For a Government that was living beyond its means on a huge scale, the Reserve Bank was a godsend – the bank bought real USD at 1 to 1 with electronic currency printed for this purpose and could thereby subsidise all key inputs – fuel, electrical energy, basic foods. The exporters paid the price and for a long time simply took the losses.

The new Minister of Finance knew this could not last and demanded that action be taken. The Governor refused and the crisis deepened. Exporters began to threaten they had no choice but to close down. Eventually the President personally stepped in a forced a compromise – Finance would get an interbank market operating on a willing seller/buyer basis but the Bank would continue to be allowed to sweep hard currency into its own accounts and allocate this at the interbank rate of the day to users.

The agreement was that the Banks would come in at 2,5 to 1 and allow the rate to adjust depending on supply and demand – it was a mistake; the opening rate was too low. The open market rate surged – first to 3, then 3,5, then 4 and now it stands at 7 going to 8. Market operators avoided the interbank market – banks simply saw money changing hands between players at the open market rates. Virtually nothing went through the formal market.

We already had a fuel problem – as soon as the real exchange rate started moving, the controlled prices in the fuel market became totally unrealistic. You could buy fuel in Zimbabwe and export it and make a fortune. Arbitrage reigned across the industry. Today the real value of fuel in our pumps is about 50 US cents a litre – regional fuel prices are US$1,10 to US$1,30. As a consequence we queue.

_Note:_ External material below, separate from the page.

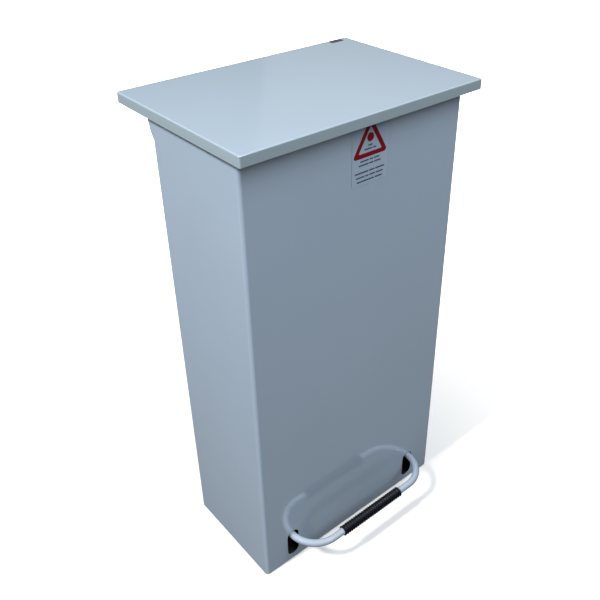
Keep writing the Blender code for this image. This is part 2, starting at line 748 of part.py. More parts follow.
# ---------------------------------------------------------------- lid and hinge
def make_hinge_brackets():
    """Casing side of the hinge: a bracket, a headed pin and its clip on each side."""
    ear_radius = 0.006
    front_y = 0.086
    foot_width = 0.022
    foot_bottom = HINGE_Z - 0.052
    foot_top = HINGE_Z - 0.018
    bend_y = PANEL_FACE
    edge = [(front_y, foot_bottom), (bend_y, foot_bottom), (bend_y, HINGE_Z - 0.0095)]
    edge += arc((HINGE_Y, HINGE_Z), ear_radius, -90, 90, 10)
    edge += [(front_y + 0.004, HINGE_Z + ear_radius), (front_y, HINGE_Z - 0.004)]
    hole = circle((HINGE_Y, HINGE_Z), HINGE_HOLE)
    for side, word in ((-1, "left"), (1, "right")):
        name = f"hinge_bracket_{word}"
        place = (side * HINGE_EAR_X, 0, 0)
        bracket = plate(name, [edge, hole], HINGE_SHEET, "zinc_plated", place, SIDE_PLANE)
        xs = sorted((side * (HINGE_EAR_X - foot_width), side * HINGE_EAR_X))
        low = (xs[0], bend_y - HINGE_SHEET, foot_bottom + 0.001)
        join_block(bracket, low, (xs[1], bend_y - EASED, foot_top))
        make_hinge_pin(side, word)


def make_hinge_pin(side, word):
    """Pin through both hinge ears, with its head outside and a spring clip inside."""
    inner_x, outer_x = 0.1795, HINGE_EAR_X + HINGE_SHEET / 2 + CLEAR
    middle_x = (inner_x + outer_x) / 2
    half = (outer_x - inner_x) / 2
    head = 0.0012
    head_radius = 0.004
    chamfer = 0.0004
    profile = [
        (0, half + head),
        (head_radius - chamfer, half + head),
        (head_radius, half + head - chamfer),
        (head_radius, half),
        (HINGE_PIN, half),
        (HINGE_PIN, -half),
        (0, -half),
    ]
    turn = AXIS_X if side > 0 else AXIS_X @ Matrix.Rotation(math.pi, 4, "X")
    turned(f"hinge_pin_{word}", profile, "zinc_plated", (side * middle_x, HINGE_Y, HINGE_Z), turn, steps=20)
    clip = (side * (inner_x + 0.0012), HINGE_Y, HINGE_Z)
    bore, clip_radius, clip_sheet = HINGE_PIN + 0.0002, 0.0045, 0.0008
    collar(f"hinge_clip_{word}", bore, clip_radius, clip_sheet, "zinc_plated", clip, AXIS_X, EASED, 20)


def make_lid_tray(pivot):
    """Lid pressed from one sheet: a flat top, a skirt all round and a narrow return below it."""
    x = HALF_W + LID_SIDE_OVERHANG
    front, rear = -HALF_D - LID_FRONT_OVERHANG, HALF_D + LID_REAR_OVERHANG
    corner, top_fold = 0.003, 0.002
    mesh = tray_mesh("lid_tray", (-x, front, LID_SKIRT_BOTTOM), (x, rear, LID_TOP), "bottom", corner)
    model = bmesh.new()
    model.from_mesh(mesh)
    rim = [e for e in model.edges if e.is_boundary]
    grown = bmesh.ops.extrude_edge_only(model, edges=rim)
    points = [g for g in grown["geom"] if isinstance(g, bmesh.types.BMVert)]
    middle_y = (front + rear) / 2
    half = (rear - front) / 2
    for point in points:
        point.co.x *= (x - LID_RETURN) / x
        point.co.y = middle_y + (point.co.y - middle_y) * (half - LID_RETURN) / half
    top = [e for e in model.edges if all(abs(v.co.z - LID_TOP) < 1e-6 for v in e.verts)]
    outer = [e for e in top if any(abs(f.normal.z) < 0.5 for f in e.link_faces)]
    bmesh.ops.bevel(model, geom=outer, offset=top_fold, segments=3, profile=0.5, affect="EDGES")
    face_outward(model, 1)
    model.to_mesh(mesh)
    model.free()
    tray = add_object("lid_tray", mesh, "painted_casing", parent=pivot, smooth=True)
    thicken(tray, SHEET)


def make_lid_fittings(pivot):
    """Stiffener, hinge plates and buffers on the lid's underside, and a plain badge on its top."""
    depth = 0.008
    sheet = 0.001
    stiffener_length = 0.350
    stiffener_y = -0.020
    crown, foot = 0.022, 0.038
    top, bottom = LID_UNDER, LID_UNDER - depth
    half_section = [(foot, top - sheet), (foot, top), (crown - sheet, top), (crown - sheet, bottom + sheet)]
    mirrored = [(-y, z) for y, z in reversed(half_section)]
    outer_side = [(-crown, top - sheet), (-crown, bottom), (crown, bottom), (crown, top - sheet)]
    section = half_section + mirrored + outer_side
    place = (0, stiffener_y, 0)
    plate("lid_stiffener", [section], stiffener_length, "painted_casing", place, SIDE_PLANE, parent=pivot)
    make_hinge_plates(pivot)
    buffer_top = LID_UNDER
    buffer_bottom = CASING_TOP + CLEAR
    root, tip = 0.0045, 0.004
    profile = [(0, buffer_top), (root, buffer_top), (tip, buffer_bottom), (0, buffer_bottom)]
    for side, word in ((-1, "left"), (1, "right")):
        place = (side * (HALF_W - HEM / 2), -HALF_D + HEM / 2, 0)
        turned(f"lid_buffer_{word}", profile, "black_rubber", place, steps=20, parent=pivot)
    badge_bottom = LID_TOP + CLEAR
    badge_sheet = 0.0004
    low = (0.175, HALF_D + 0.054, badge_bottom)
    high = (0.201, HALF_D + 0.064, badge_bottom + badge_sheet)
    block("lid_badge", low, high, "dark_badge", parent=pivot)


def make_hinge_plates(pivot):
    """Lid side of the hinge: an angle on the lid's underside with a rounded ear on the hinge pin."""
    ear_radius = 0.0065
    foot_width = 0.018
    front_y, rear_y = HINGE_Y - 0.010, HINGE_Y + 0.030
    edge = arc((HINGE_Y, HINGE_Z), ear_radius, -180, 0, 12)
    edge += [(rear_y, LID_UNDER - 0.010), (rear_y, LID_UNDER), (front_y, LID_UNDER)]
    hole = circle((HINGE_Y, HINGE_Z), HINGE_HOLE)
    for side, word in ((-1, "left"), (1, "right")):
        name = f"lid_hinge_plate_{word}"
        place = (side * HINGE_PLATE_X, 0, 0)
        hinge = plate(name, [edge, hole], HINGE_SHEET, "zinc_plated", place, SIDE_PLANE, parent=pivot)
        xs = sorted((side * (HINGE_PLATE_X - foot_width), side * HINGE_PLATE_X))
        low = (xs[0], front_y + 0.0005, LID_UNDER - HINGE_SHEET)
        join_block(hinge, low, (xs[1], rear_y - 0.0005, LID_UNDER - EASED))


def make_lift_arm(pivot):
    """Angle on the lid's underside that reaches down to the lift rod's upper fork."""
    pin = (ARM_PIN.y, ARM_PIN.z)
    end_radius = 0.007
    foot_width = 0.025
    front_y, rear_y = ARM_PIN.y - 0.020, ARM_PIN.y + end_radius
    edge = arc(pin, end_radius, -180, 0, 12)
    edge += [(rear_y, LID_UNDER), (front_y, LID_UNDER)]
    edge += [(front_y, LID_UNDER - 0.010), (ARM_PIN.y - end_radius, LID_UNDER - 0.020)]
    hole = circle(pin, CLEVIS_PIN + CLEAR)
    arm = plate("lift_arm", [edge, hole], LINK_SHEET, "zinc_plated", Vector(), SIDE_PLANE, parent=pivot)
    low = (0, front_y + 0.0005, LID_UNDER - LINK_SHEET)
    join_block(arm, low, (foot_width, rear_y - 0.0005, LID_UNDER - EASED))
    make_clevis_pin("lid_link", ARM_PIN, pivot)


# ---------------------------------------------------------------- liner, handles and label
def make_liner():
    """Tapered lift-out bucket with rounded corners and a turned-down rim."""
    bottom = FLOOR_TRAY_TOP + CLEAR
    half_depth = (LINER_REAR - LINER_FRONT) / 2
    low = (-LINER_HALF_TOP, -half_depth, bottom)
    high = (LINER_HALF_TOP, half_depth, LINER_TOP)
    mesh = tray_mesh("inner_liner", low, high, "top", LINER_CORNER)
    model = bmesh.new()
    model.from_mesh(mesh)
    for point in model.verts:
        if abs(point.co.z - bottom) < 1e-6:
            point.co.x *= 1 - LINER_TAPER / LINER_HALF_TOP
            point.co.y *= 1 - LINER_TAPER / half_depth
    edge = [e for e in model.edges if e.is_boundary]
    for grow, drop in ((LINER_RIM, 0), (0, LINER_LIP)):
        made = bmesh.ops.extrude_edge_only(model, edges=edge)["geom"]
        for point in (g for g in made if isinstance(g, bmesh.types.BMVert)):
            point.co.x *= 1 + grow / LINER_HALF_TOP
            point.co.y *= 1 + grow / half_depth
            point.co.z -= drop
        edge = [g for g in made if isinstance(g, bmesh.types.BMEdge) and g.is_boundary]
    face_outward(model, -1)
    model.to_mesh(mesh)
    model.free()
    liner = add_object("inner_liner", mesh, "galvanised", (0, LINER_MIDDLE_Y, 0), smooth=True)
    thicken(liner, LINER_SHEET)


def handle_path(side):
    """Centre line of a drop handle, hanging from its two pivots, relative to their axis."""
    bend = 0.010
    end = HANDLE_HALF + 0.009
    lower_front = arc((-HANDLE_HALF + bend, -HANDLE_DROP + bend), bend, 180, 270, 5)
    lower_rear = arc((HANDLE_HALF - bend, -HANDLE_DROP + bend), bend, 270, 360, 5)
    upper = 0.004
    upper_front = arc((-HANDLE_HALF - upper, -upper), upper, 90, 0, 4)
    upper_rear = arc((HANDLE_HALF + upper, -upper), upper, 180, 90, 4)
    flat = [(-end, 0)] + upper_front + lower_front + lower_rear + upper_rear + [(end, 0)]
    return [(0, y, z) for y, z in flat]


def make_handle(side, word, pivot):
    """Wire drop handle on the inside of the liner's end, and the two lugs that hold it."""
    place = Vector((side * HANDLE_X, LINER_MIDDLE_Y, HANDLE_Z))
    wire = rod_mesh(f"liner_handle_{word}", handle_path(side), HANDLE_WIRE, sides=12)
    add_object(f"liner_handle_{word}", wire, "zinc_plated", place, parent=pivot, smooth=True)
    pad_x = LINER_HALF_TOP - LINER_SHEET - 0.0008
    pad_half_y, pad_half_z = 0.005, 0.0075
    lug_length, lug_chamfer = 0.005, 0.0003
    for end, row in ((-1, "front"), (1, "rear")):
        lug_y = LINER_MIDDLE_Y + end * (HANDLE_HALF + 0.0075)
        name = f"handle_lug_{word}_{row}"
        middle = (place.x, lug_y, place.z)
        lug = collar(name, LUG_BORE, LUG_RADIUS, lug_length, "zinc_plated", middle, AXIS_Y, lug_chamfer, 20)
        xs = sorted((side * (HANDLE_X + 0.0036), side * pad_x))
        low = (xs[0], lug_y - pad_half_y, place.z - pad_half_z)
        join_block(lug, low, (xs[1], lug_y + pad_half_y, place.z + pad_half_z))


def make_front_label():
    """Thin clear film on the front panel, below the lid."""
    half_width, middle_x = 0.034, 0.016
    bottom, top = FLOOR_GAP + 0.700, FLOOR_GAP + 0.798
    radius = 0.003
    right, left = middle_x + half_width, middle_x - half_width
    edge = arc((right - radius, top - radius), radius, 0, 90, 4)
    edge += arc((left + radius, top - radius), radius, 90, 180, 4)
    edge += arc((left + radius, bottom + radius), radius, 180, 270, 4)
    edge += arc((right - radius, bottom + radius), radius, 270, 360, 4)
    film = 0.0003
    plate("front_label", [edge], film, "label_film", (0, -HALF_D - CLEAR - film / 2, 0), FRONT_PLANE)


# ---------------------------------------------------------------- assembly
make_body_shell()
make_rear_panel()
make_rivets()
make_base_plate()
make_inner_floor()
make_glides()
make_pedal_supports()
make_rod_channel()
make_rod_guides()
make_hinge_brackets()
make_liner()
make_front_label()

pedal_pivot = add_pivot("pedal_pivot", (0, PIVOT_Y, PEDAL_LEVEL))
make_pedal(pedal_pivot)
make_lever(pedal_pivot)

rod_slide = add_pivot("rod_slide", (0, ROD_Y, LEVER_PIN.z))
make_lift_rod(rod_slide)

lid_pivot = add_pivot("lid_pivot", (0, HINGE_Y, HINGE_Z))
make_lid_tray(lid_pivot)
make_lid_fittings(lid_pivot)
make_lift_arm(lid_pivot)

for handle_side, handle_word in ((-1, "left"), (1, "right")):
    handle_place = (handle_side * HANDLE_X, LINER_MIDDLE_Y, HANDLE_Z)
    handle_pivot = add_pivot(f"handle_pivot_{handle_word}", handle_place)
    make_handle(handle_side, handle_word, handle_pivot)
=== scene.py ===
"""Looks for the oily waste can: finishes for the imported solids, finer visible pieces, floor, light, camera.

Units are metres in the can's own frame: +Z up, +X the can's right side seen from the front, +Y the back.
"""

import json
import math

import bmesh
import bpy
from mathutils import Matrix, Vector


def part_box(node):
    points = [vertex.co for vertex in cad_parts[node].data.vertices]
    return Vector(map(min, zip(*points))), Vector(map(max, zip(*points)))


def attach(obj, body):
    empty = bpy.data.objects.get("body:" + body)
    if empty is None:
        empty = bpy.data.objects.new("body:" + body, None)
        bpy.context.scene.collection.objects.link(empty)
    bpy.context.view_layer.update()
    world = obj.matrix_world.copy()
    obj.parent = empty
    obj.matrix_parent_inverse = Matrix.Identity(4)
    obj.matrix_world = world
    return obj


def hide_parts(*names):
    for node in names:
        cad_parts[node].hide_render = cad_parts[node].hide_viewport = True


PAINT = (0.384, 0.489, 0.622)  # pale blue-grey powder coat
PAINT_SHADE = (0.375, 0.478, 0.610)
LID_PAINT_PAINTED_SHADE = (0.311, 0.392, 0.475)  # painted shade: the lid's coat is a darker copy of the casing paint, for the stronger light on its top
LID_MOTTLE_PAINTED_SHADE = (0.305, 0.385, 0.466)
SKIRT_PAINTED_LIGHT_TINT = (1.0, 1.01, 0.955)  # painted light: the lid's upright faces are tinted a shade less blue than its top, for how the light falls on them
PEDAL_PAINT = (0.297, 0.356, 0.448)
PEDAL_WORN = (0.276, 0.328, 0.412)
CASING_COAT_INDEX = 2.0  # of the clear top layer, high enough for the pedal's mirror image on the front
COAT_ROUGHNESS = 0.07
ROUGH_LEAST, ROUGH_MOST = 0.17, 0.22  # of the paint at full gloss
PEDAL_GLOSS = 0.35
STEEP, LEVEL = 0.3, 0.7  # upward part of the normal on a face that counts as upright, and as level
SPECK_SHADE = 0.6  # how dark the specks in the paint are, as a share of the paint
FILM_CLEAR, FILM_MILKY = 0.92, 0.94  # how much of the paint's colour shows through the label

SMOOTH_ANGLE = math.radians(32)
WELD = 0.00001
CURVE_WELD = 1e-7
FACE_WEIGHT = 100  # large faces alone set the shading of the small ones beside them

BEND_STEPS = 40
BAR_ROUND = 14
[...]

But there is much more wrong in our fuel industry than just the exchange rate system. During the GNU the Minister of Energy followed a few simple principles – open access to the Beira Pipeline for all importers of fuel, just pay the pipeline and storage charges and take your fuel out in Mutare or Harare and sell it on the market – but show your prices on the forecourt. For 4 years the system worked flawlessly.

Once the new Government took over in 2013, all that changed, the new Minister abandoned the open access principle, the new operators imposed a high tariff on the pipeline – forcing regional States to stop using the system. Zimbabweans had no choice in the matter, they just paid. The new monopolists and cartels then started taking a high margin at the wholesale level and sharing these premiums with political players and persons of influence and power. The result; a form of “State Capture” with the new fuel oligarchs controlling the flow of millions of dollars and thereby dictating what was going on in the country.

The result is that we have spent probably US$2 billion in secret premiums on the purchase of fuel on the world market. Much of it banked externally. So while our neighbours had fuel at world market rates, we paid a premium. Fine while fuel prices on world market were at historically low prices from 2014 onwards. But the result is that we spend over US$100 million a month on bulk fuel supplies when the actual cost today should be about US$70 million.

Under the present system operated by the Reserve Bank, the Bank collects up to US$3 billion from the exporters each year and from this, they are expected to meet the cost of essential imports – fuel, fertilizer, electrical energy, drugs and so on. It is just not enough to feed this totally corrupt and inefficient system. If foreign exchange was supplied by the interbank market, anyone could import and if the monopoly on the pipeline was dismantled – anyone could use the system and the cost of transport would be reduced.

But to get there we have to dismantle the Reserve Bank system – feed all foreign exchange from all quarters through the interbank market. Get NOIC operating properly and dismantle all the cosy and costly things that are currently increasing the cost of fuel landed in Harare.

We are currently operating both a fiscal surplus and a surplus in hard currency and in my view total forex earnings from all sources probably exceed US$9 billion – exports of US$6 billion and Diaspora remittances of US$3 billion. We can easily cover our energy needs – both fuel and electrical, if the market is allowed to operate properly. In addition, I am certain we would have to buy surplus foreign exchange off the market to maintain an exchange rate of 4 to 1. If the market stabilised at this level, inflation would drop dramatically and we could restore the people’s spending power.

I know that, at last, the President appreciates that the present hiatus simply cannot continue. People are unable to live, price discovery is a nightmare, the corrupt and the criminals in our midst are making a fortune. The new team at the Ministry of Energy are a great step forward – but they cannot do it alone. The monetary crisis must be sorted out and market forces allowed to determine prices and supply, and for me, it cannot happen quickly enough.